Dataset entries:
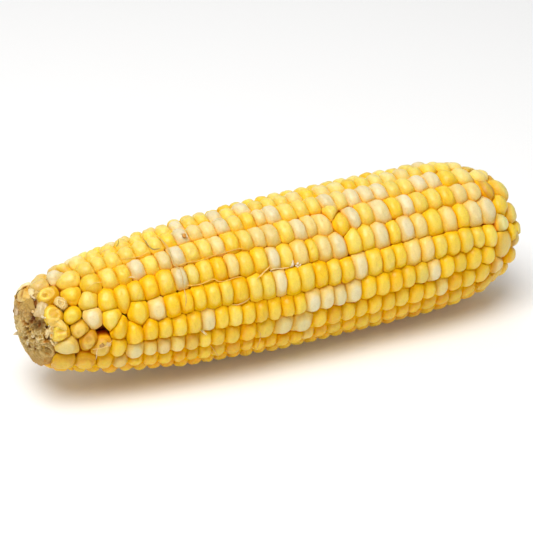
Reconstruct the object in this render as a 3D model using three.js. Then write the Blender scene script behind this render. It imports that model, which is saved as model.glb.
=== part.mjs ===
// Husked ear of bicolour sweet corn, lying on its side.
//
// The ear lies along X: the narrow end, where the tip was cut off square and
// the bare cob shows, points to -X, and the butt, where the shank was cut off,
// points to +X. Millimetres, +Z up, resting on Z = 0 on the crowns of its two
// lowest rows of kernels.
//
// The ear is a cob (the woody rachis) that carries eighteen rows of kernels.
// Each row is a closed solid of its own, with one faceted crown for each kernel
// and a notch between neighbours, and it stands clear of the cob and of the rows
// beside it by a narrow gap.
import * as THREE from 'three';

// ---- driving dimensions (mm, degrees) --------------------------------------
const ORIGIN_X = 0.92;       // station of the ear that sits over the origin
const AXIS_Z = 25.0;         // height of the cob's axis above the surface
const ROW_GAP_DEG = 0.72;    // half of the angular gap between two rows
const COB_GAP = 0.32;        // clearance between a row's base and the cob
const FLANK_DEPTH = 1.75;    // how far a kernel's flank edge sits below its crown
const CROWN_LENGTH = 0.56;   // crown flat, as a share of the kernel's length
const CROWN_WIDTH = 0.52;    // crown flat, as a share of the kernel's width
const COB_SIDES = 36;

// Radius over the kernel crowns at stations along the ear.
const CROWN_X = [-84, -80, -72, -60, -48, -36, -24, -12, 0, 12, 24, 36, 48, 60, 72, 80, 84, 86];
const CROWN_R = [10.5, 13.0, 16.15, 19.05, 20.88, 22.44, 23.58, 24.3, 24.9, 25.05, 25.15, 25.2, 25.15, 24.7, 23.0, 19.9, 17.2, 15.0];

// Radius of the cob under the kernels. Rows and cob share these stations.
const COB_X = [-79.0, -72, -60, -48, -36, -24, -12, 0, 12, 24, 36, 48, 60, 72, 79, 84.0];
const COB_R = [10.4, 11.0, 12.0, 12.9, 13.6, 14.1, 14.5, 14.8, 15.0, 15.1, 15.1, 15.0, 14.6, 13.8, 12.9, 11.4];

// Profile of the bare cut tip, outside the first kernels: station, radius.
const TIP = [[-84.0, 0], [-83.7, 4.2], [-83.1, 8.2], [-81.9, 11.0], [-80.5, 12.1], [-79.6, 12.0]];
const TIP_SLANT = 0.11;       // the cut leans: its upper edge reaches further out than its lower one
// Profile of the cut shank at the butt: a shallow dished scar.
const BUTT = [[84.4, 10.6], [84.4, 6.4], [83.6, 5.2], [83.6, 0]];

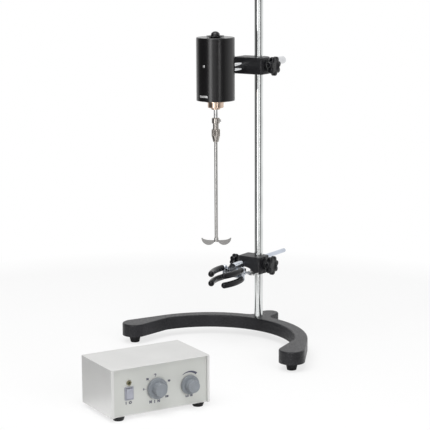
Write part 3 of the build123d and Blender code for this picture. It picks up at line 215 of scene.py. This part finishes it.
# Bright bar, drawn along an axis
def barMat(name, color, axis, rough):
    n = Nodes(name)
    scale = [1, 1, 1]
    scale[axis] = finishSizes["barDrawn"]
    lines = n.noise(finishSizes["barLine"], detail=2, rough=0.6, space=n.space(tuple(scale)))
    base = n.ramp(n.noise(finishSizes["barPatch"]), toned(color, finishSizes["barTone"]), color)
    return n.finish(base, n.level(lines, rough * 0.9, rough * 1.1, *noiseSpan),
                    n.bump(lines, finishSizes["barDepth"], strength=0.08), metallic=1.0)


# Turned metal, with rings about an upright axis
def turnedMat(name, color, rough, metallic=1.0):
    n = Nodes(name)
    across = finishSizes["turnedRound"]
    rings = n.noise(finishSizes["turnedLine"], detail=2, rough=0.6, space=n.space((across, across, 1)))
    base = n.ramp(n.noise(finishSizes["turnedPatch"]), toned(color, finishSizes["turnedTone"]), color)
    return n.finish(base, n.level(rings, rough * 0.75, rough * 1.3, *noiseSpan),
                    n.bump(rings, finishSizes["turnedDepth"], strength=0.6), metallic=metallic)


# Moulded plastic or rubber
def mouldedMat(name, color, rough, shine=0.5):
    n = Nodes(name)
    skin = n.noise(finishSizes["mouldedGrain"], rough=0.6)
    cloud = n.noise(finishSizes["mouldedPatch"])
    base = n.ramp(cloud, toned(color, finishSizes["mouldedTone"]), color)
    return n.finish(base, n.level(cloud, rough - 0.05, rough + 0.07, *noiseSpan),
                    n.bump(skin, finishSizes["mouldedDepth"], strength=0.7), shine=shine)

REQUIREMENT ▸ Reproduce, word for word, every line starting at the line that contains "Write part 3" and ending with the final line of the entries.

COMPLETED EXERCISE ▸
Write part 3 of the build123d and Blender code for this picture. It picks up at line 215 of scene.py. This part finishes it.
# Bright bar, drawn along an axis
def barMat(name, color, axis, rough):
    n = Nodes(name)
    scale = [1, 1, 1]
    scale[axis] = finishSizes["barDrawn"]
    lines = n.noise(finishSizes["barLine"], detail=2, rough=0.6, space=n.space(tuple(scale)))
    base = n.ramp(n.noise(finishSizes["barPatch"]), toned(color, finishSizes["barTone"]), color)
    return n.finish(base, n.level(lines, rough * 0.9, rough * 1.1, *noiseSpan),
                    n.bump(lines, finishSizes["barDepth"], strength=0.08), metallic=1.0)


# Turned metal, with rings about an upright axis
def turnedMat(name, color, rough, metallic=1.0):
    n = Nodes(name)
    across = finishSizes["turnedRound"]
    rings = n.noise(finishSizes["turnedLine"], detail=2, rough=0.6, space=n.space((across, across, 1)))
    base = n.ramp(n.noise(finishSizes["turnedPatch"]), toned(color, finishSizes["turnedTone"]), color)
    return n.finish(base, n.level(rings, rough * 0.75, rough * 1.3, *noiseSpan),
                    n.bump(rings, finishSizes["turnedDepth"], strength=0.6), metallic=metallic)


# Moulded plastic or rubber
def mouldedMat(name, color, rough, shine=0.5):
    n = Nodes(name)
    skin = n.noise(finishSizes["mouldedGrain"], rough=0.6)
    cloud = n.noise(finishSizes["mouldedPatch"])
    base = n.ramp(cloud, toned(color, finishSizes["mouldedTone"]), color)
    return n.finish(base, n.level(cloud, rough - 0.05, rough + 0.07, *noiseSpan),
                    n.bump(skin, finishSizes["mouldedDepth"], strength=0.7), shine=shine)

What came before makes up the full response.